City officials Monday again discussed the possibility of granting access to swimmers later in the day during some summer evenings.

Parks and Recreation Director Kevin Arand said a Union woman, Karrie Wilmesherr, complained that the Spalsh-N-Swimplex hours don’t accommodate schedules of many residents.

“She felt like when she gets off work, the pool should be open,” said Arand.

Wilmesherr was on the agenda to address the city’s parks, building, development and public service committee, but did not attend the meeting.

Arand noted that there have been many discussions about keeping the pool open later during some nights, but the change would not be cost-effective.

He said it would cost $288 to pay the staff, including concessions staff and lifeguards, to stay open from 6-9 p.m.

That would require 74 “new” pool users to pay for entry to the pool after 6 p.m.

Alderman Dustin Bailey, who serves as liaison to the city’s park advisory board, said its one “traditional” night per week could draw crowds to the pool.

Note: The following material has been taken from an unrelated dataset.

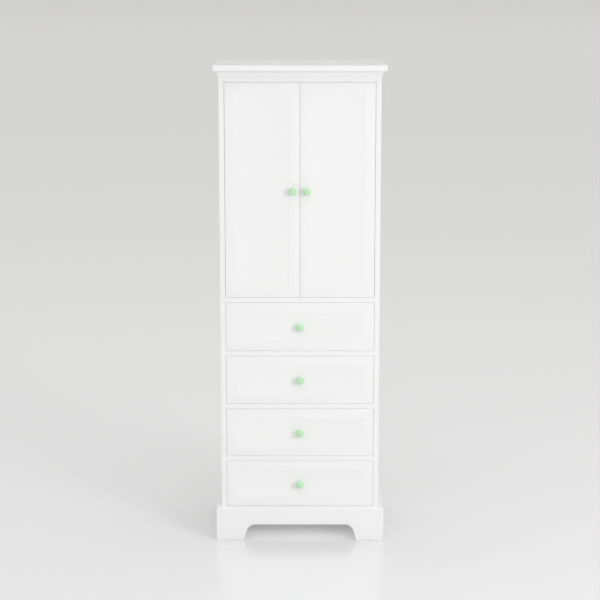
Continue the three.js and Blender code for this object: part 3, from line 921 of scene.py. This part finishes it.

“I’d like to see one night a week consistent through the summer,” he said.

Arand added that there are two nights this summer, July 7 and Aug. 5, that the pool will remain open later, but there have not been many requests by residents for extended hours.

“I can’t even count on one hand the people who approach me or people at the pool who ask about staying open later,” he said.

Arand further noted that there are swim lessons, water aerobics and other programs offered during the evening pool hours.

“I think we need to keep providing that community service to citizens,” he said.

The cost to rent the city pool for an evening party is $400, Arand said, and he doesn’t anticipate opening to the general public would generate that amount.

He said the pool is not a “money maker” but is a service to the community.

“We’re looking at ways to appease everybody and make it manageable for everyone,” Arand said.